Desta forma, a intensidade do juízo formulado pela Mma. Juíza, enquanto Juíza de Instrução Criminal, relativamente aos arguidos…, … e …, que a levou a considerar existirem fortes indícios da prática por estes, de crime de corrupção activa para acto ilícito e, em consequência, a aplicar-lhes medidas de coacção que, hoje, determinariam o seu impedimento para os julgar, é indissociável do juízo que formulou relativamente ao outro lado do espelho, aos arguidos … e …, relativamente aos crimes de corrupção passiva para acto ilícito, pelos quais foram acusados e estão agora, a ser submetidos a julgamento.
E a tudo isto acresce a circunstância de, como resulta do que antes se deixou exposto, a Mma. Juíza, Sra. Dra. …., enquanto Juíza de Instrução, ter praticado diversos e relevantes actos no processo.
Deve pois, sob pena de violação do princípio do acusatório, ser estendido o impedimento da Mma. Juíza do julgamento, previsto no art. 40º, a), do C. Processo Penal (na redacção actual), à situação em apreço.

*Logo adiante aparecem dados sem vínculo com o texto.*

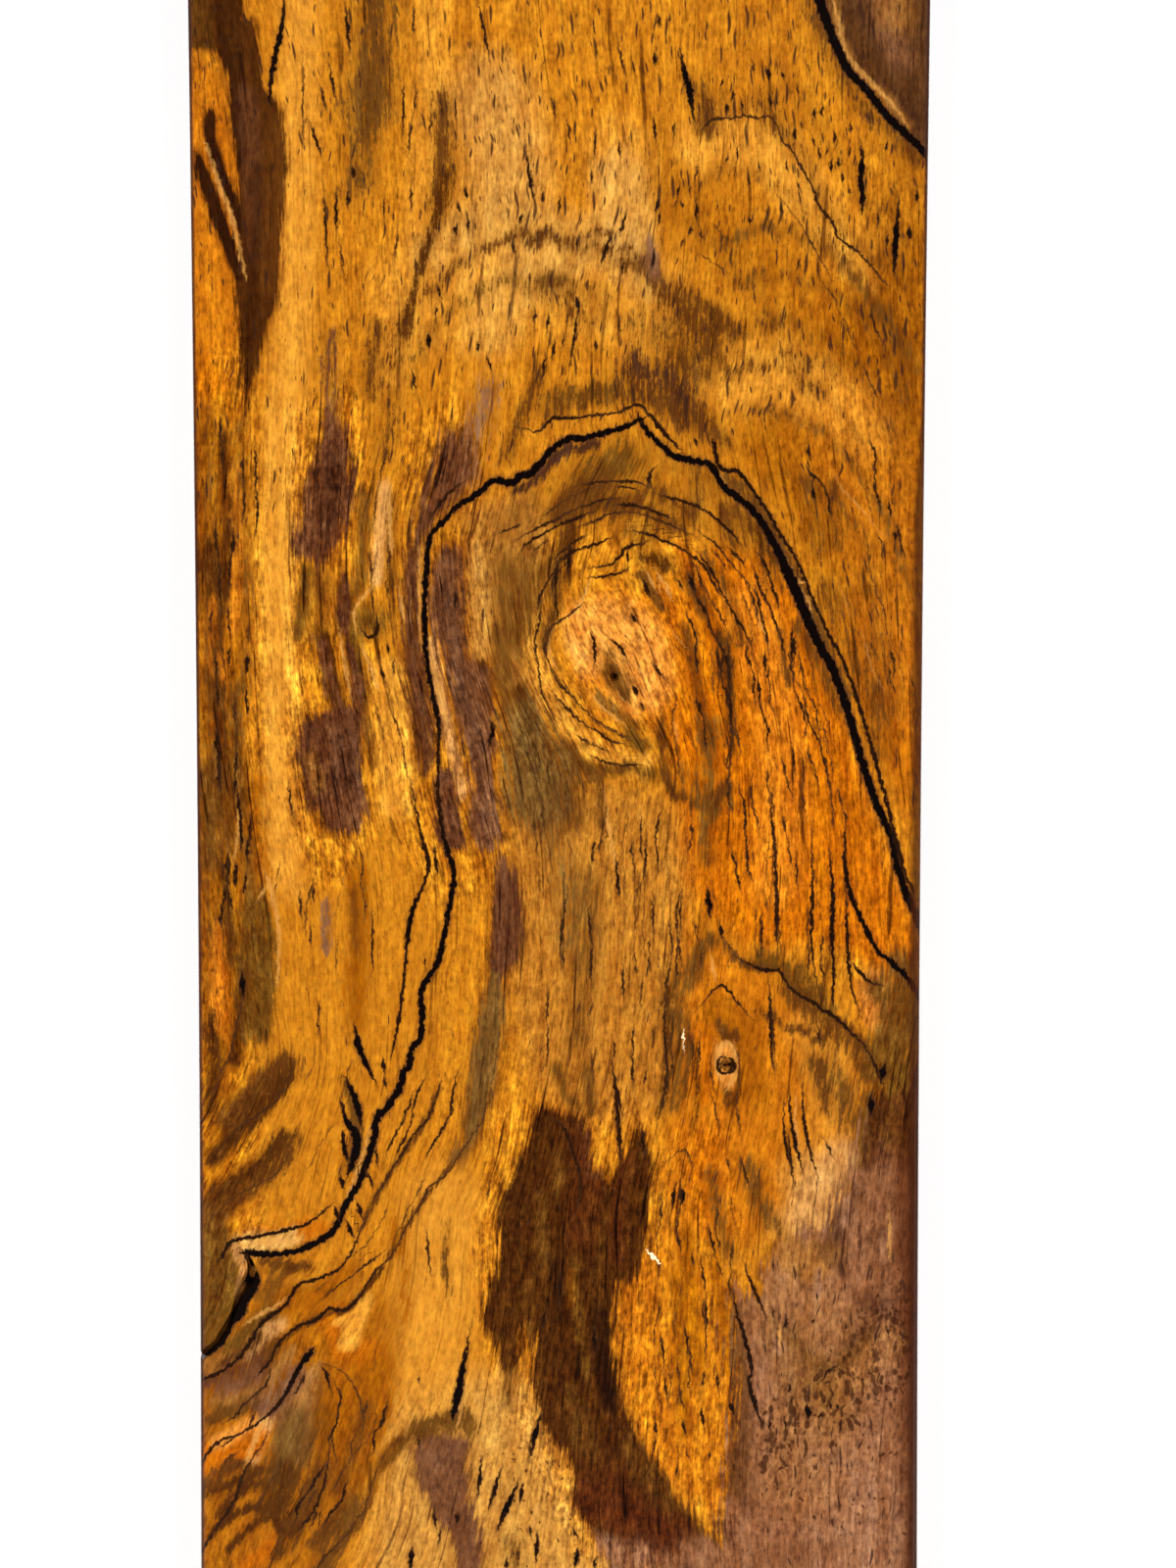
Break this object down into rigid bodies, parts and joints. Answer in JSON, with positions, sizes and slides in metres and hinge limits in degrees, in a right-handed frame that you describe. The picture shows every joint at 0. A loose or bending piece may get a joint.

2. A procedência desta questão prejudica o conhecimento daquela outra suscitada no recurso.
Conclusão:
- Está impedido para o julgamento de arguido acusado de crime de corrupção passiva para acto ilícito, o juiz que, na fase do inquérito e na qualidade de juiz de instrução criminal, aplicou a co-arguidos daquele, medidas de coacção previstas nos arts. 200º a 202º, do C. Processo Penal, por existirem fortes indícios da prática, por estes, de crimes de corrupção activa em que o corrompido era aquele outro arguido, não tendo os corruptores sido acusados, antes tendo o processo suspenso provisoriamente, na condição de testemunharem no julgamento.
III. DECISÃO
Nos termos e pelos fundamentos expostos, acordam os juízes do Tribunal da Relação em conceder provimento ao recurso e, em consequência, declaram o impedimento para o julgamento da Mma. Juíza Presidente do Tribunal Colectivo.